No, Classic mode has never been on Intel only PowerPC Macs.

xUKHCx
Oct 30, 2007, 12:25 PM
There are alternatives for getting Classic to run on intel such as sheepshaver

Cromulent
Oct 30, 2007, 12:25 PM
Thanks for your replies guys, especially Shard. So may I have confirmation that Tiger can run OS 9 programs but Leopard cannot? Or is Classic Mode related to the hardware. If I buy Tiger on the new aluminium iMacs, will I still get Classic Mode?

Intel Macs are incompatible with classic. You would need to get an old PPC based Mac to run the classic environment.

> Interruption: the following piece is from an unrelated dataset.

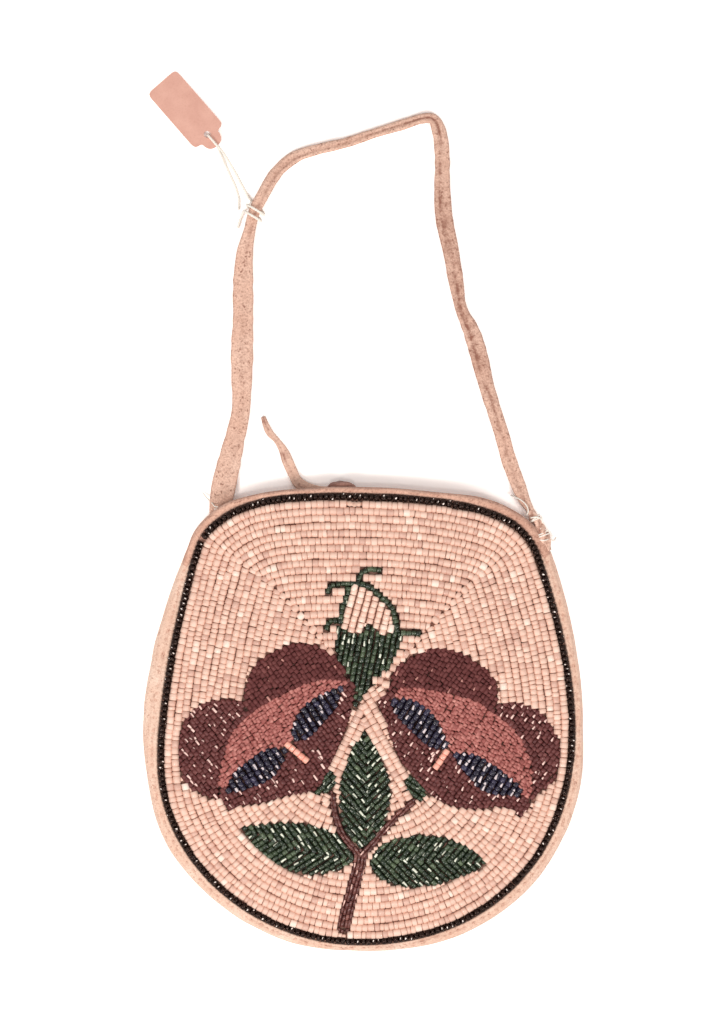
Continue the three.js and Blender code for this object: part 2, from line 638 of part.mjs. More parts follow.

Edit : Damn it beaten by 3 people :). I type too slowly.

ICEBreaker
Oct 31, 2007, 11:25 AM
I see guys! Thank you all for your kind help. I shall get Sheepsaver then. Thanks!!

~Shard~
Oct 31, 2007, 11:28 AM
I wasn't actually aware of Sheepshaver myself, I might have to give it a try when I get my new Mac.

DoFoT9
May 5, 2008, 05:50 AM
hello, just got OS9 working under leopard. is anyone aware of how to read/write to the disk image that has been created??

apparently it is supposed to mount on the desktop, mine isnt doing that. is the disk image in a certain format? maybe i could add that and mount in disk utility and modify it there..


anyways,

thanks

gnasher729
May 5, 2008, 07:20 AM
Dear forum members,

I am a newbie and I've read somewhere that Tiger was the last OS to support Classic Mode and that Leopard will do away with this.

I've Googlepediaed for this term but none of the items that turned up actually explained it properly.

Can anyone please inform me of what Classic Mode is?

I would like to be able to find and use old Mac programs from the 80s and 90s. Is Classic Mode related to this?

Thanks a lot.

"Classic Mode" allows programs written for MacOS 8 and MacOS 9 to run on a machine with MacOS X installed. To use "Classic Mode", you need a computer with a PowerPC processor, not an Intel processor, and an operating system up to MacOS X 10.4 (Tiger), not Leopard.

You could of course look on eBay for an old Macintosh that actually runs MacOS 9 directly; they should go rather cheap by now.

DoFoT9
May 5, 2008, 07:23 AM
"Classic Mode" allows programs written for MacOS 8 and MacOS 9 to run on a machine with MacOS X installed. To use "Classic Mode", you need a computer with a PowerPC processor, not an Intel processor, and an operating system up to MacOS X 10.4 (Tiger), not Leopard.

You could of course look on eBay for an old Macintosh that actually runs MacOS 9 directly; they should go rather cheap by now.

are you aware of system 7 being able to run over sheep saver???